- Records for processing
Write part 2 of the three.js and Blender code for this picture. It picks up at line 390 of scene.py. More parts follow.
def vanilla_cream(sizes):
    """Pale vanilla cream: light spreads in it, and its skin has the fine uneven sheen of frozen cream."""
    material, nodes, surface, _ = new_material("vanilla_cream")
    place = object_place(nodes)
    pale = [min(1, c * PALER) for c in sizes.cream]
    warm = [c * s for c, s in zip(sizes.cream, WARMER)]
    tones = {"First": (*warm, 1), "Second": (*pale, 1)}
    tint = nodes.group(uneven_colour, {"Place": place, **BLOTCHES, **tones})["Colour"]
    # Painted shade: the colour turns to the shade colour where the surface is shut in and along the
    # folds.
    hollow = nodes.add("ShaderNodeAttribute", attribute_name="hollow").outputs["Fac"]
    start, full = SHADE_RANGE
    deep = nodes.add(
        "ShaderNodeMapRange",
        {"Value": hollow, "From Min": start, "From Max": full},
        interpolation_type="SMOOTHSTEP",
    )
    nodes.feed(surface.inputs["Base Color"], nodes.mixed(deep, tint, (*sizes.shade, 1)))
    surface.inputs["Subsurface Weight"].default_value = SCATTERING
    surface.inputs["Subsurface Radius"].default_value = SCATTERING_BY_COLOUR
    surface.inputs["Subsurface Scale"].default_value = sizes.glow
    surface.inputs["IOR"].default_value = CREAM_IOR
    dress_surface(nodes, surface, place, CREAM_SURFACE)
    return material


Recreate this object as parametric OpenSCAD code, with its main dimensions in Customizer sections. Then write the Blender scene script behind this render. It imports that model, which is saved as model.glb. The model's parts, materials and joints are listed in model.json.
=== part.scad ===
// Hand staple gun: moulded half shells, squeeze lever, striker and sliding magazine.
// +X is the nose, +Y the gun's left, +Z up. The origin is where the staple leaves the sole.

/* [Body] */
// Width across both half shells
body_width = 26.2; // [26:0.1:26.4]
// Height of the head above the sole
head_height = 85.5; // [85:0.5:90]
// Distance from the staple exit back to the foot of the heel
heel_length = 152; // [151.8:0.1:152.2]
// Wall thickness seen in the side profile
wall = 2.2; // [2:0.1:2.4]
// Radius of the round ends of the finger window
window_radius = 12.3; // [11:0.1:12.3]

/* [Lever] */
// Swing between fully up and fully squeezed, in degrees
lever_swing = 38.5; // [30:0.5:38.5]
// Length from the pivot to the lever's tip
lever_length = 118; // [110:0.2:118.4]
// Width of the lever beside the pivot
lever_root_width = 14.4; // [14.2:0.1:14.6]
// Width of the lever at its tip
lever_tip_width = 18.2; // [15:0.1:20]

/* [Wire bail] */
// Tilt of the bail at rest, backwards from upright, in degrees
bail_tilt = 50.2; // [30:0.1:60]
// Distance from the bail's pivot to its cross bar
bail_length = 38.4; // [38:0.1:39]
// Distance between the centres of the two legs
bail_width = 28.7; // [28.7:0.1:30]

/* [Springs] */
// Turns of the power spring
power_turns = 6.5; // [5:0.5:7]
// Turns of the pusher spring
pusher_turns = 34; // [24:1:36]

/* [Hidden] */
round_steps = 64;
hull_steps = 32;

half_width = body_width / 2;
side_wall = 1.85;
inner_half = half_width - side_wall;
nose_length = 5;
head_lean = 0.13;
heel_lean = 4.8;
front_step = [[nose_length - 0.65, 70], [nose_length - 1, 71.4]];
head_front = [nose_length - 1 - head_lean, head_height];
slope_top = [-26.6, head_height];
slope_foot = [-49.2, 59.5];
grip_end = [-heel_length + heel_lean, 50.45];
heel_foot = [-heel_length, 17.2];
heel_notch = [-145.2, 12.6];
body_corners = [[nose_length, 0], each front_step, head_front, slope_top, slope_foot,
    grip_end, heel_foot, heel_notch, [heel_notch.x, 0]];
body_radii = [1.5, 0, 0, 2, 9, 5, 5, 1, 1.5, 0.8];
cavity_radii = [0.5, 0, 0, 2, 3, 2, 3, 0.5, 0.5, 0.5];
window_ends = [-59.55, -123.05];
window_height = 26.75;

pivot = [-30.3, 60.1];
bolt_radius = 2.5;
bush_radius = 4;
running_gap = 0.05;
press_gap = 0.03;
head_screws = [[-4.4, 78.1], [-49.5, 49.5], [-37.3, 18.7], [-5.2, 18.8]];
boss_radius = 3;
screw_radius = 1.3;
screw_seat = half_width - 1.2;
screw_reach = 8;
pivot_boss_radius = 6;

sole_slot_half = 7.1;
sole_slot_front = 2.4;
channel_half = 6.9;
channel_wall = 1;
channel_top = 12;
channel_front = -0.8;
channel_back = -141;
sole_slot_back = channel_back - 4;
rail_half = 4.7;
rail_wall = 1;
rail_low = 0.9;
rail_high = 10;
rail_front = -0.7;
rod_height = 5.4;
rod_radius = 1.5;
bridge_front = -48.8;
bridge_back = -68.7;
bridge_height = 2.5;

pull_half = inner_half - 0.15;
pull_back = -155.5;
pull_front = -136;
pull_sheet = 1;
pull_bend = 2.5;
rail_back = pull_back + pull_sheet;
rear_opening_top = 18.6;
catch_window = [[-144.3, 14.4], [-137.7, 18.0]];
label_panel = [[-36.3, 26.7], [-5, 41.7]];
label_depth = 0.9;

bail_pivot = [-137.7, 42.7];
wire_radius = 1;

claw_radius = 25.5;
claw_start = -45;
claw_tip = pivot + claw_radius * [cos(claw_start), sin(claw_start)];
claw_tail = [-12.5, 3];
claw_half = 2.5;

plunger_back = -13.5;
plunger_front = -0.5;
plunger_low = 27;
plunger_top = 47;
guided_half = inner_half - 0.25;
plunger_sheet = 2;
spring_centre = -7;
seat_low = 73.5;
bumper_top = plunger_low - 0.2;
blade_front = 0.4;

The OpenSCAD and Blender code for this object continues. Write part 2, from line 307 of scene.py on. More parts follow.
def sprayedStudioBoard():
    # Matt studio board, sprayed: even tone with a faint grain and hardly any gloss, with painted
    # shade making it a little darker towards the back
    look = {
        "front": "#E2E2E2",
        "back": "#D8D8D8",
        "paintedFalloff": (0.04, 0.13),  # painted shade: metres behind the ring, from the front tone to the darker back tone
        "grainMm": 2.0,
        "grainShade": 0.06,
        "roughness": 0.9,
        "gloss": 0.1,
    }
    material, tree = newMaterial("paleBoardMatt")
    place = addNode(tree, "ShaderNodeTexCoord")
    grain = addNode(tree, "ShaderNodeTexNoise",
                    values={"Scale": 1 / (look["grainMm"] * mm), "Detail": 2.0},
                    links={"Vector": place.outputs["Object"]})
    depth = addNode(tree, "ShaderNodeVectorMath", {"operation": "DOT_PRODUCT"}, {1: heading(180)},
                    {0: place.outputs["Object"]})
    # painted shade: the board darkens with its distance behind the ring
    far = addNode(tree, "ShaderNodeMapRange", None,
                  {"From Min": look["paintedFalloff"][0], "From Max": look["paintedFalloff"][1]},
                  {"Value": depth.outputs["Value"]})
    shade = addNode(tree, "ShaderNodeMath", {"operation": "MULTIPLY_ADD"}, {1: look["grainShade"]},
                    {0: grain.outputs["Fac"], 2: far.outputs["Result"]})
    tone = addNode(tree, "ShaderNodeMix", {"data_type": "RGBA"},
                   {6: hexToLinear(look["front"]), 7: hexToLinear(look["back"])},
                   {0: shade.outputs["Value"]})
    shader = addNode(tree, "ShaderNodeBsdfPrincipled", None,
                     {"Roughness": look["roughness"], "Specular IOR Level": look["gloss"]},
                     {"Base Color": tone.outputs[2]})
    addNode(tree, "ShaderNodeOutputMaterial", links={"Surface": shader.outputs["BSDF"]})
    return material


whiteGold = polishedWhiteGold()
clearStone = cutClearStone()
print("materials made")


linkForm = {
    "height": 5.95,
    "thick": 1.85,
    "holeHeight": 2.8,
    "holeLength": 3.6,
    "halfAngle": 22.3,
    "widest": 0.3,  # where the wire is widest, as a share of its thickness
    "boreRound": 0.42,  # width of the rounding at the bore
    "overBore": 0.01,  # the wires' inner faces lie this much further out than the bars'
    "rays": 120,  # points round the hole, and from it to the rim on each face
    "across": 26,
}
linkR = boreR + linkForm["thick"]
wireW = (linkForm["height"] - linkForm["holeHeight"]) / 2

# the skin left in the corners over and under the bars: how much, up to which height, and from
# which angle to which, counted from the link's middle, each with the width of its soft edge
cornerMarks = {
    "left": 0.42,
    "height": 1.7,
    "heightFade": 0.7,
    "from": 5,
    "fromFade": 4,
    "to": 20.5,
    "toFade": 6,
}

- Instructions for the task
Pull out all lines of the data with the string "More".

- The completed task
Write part 2 of the three.js and Blender code for this picture. It picks up at line 390 of scene.py. More parts follow.
The OpenSCAD and Blender code for this object continues. Write part 2, from line 307 of scene.py on. More parts follow.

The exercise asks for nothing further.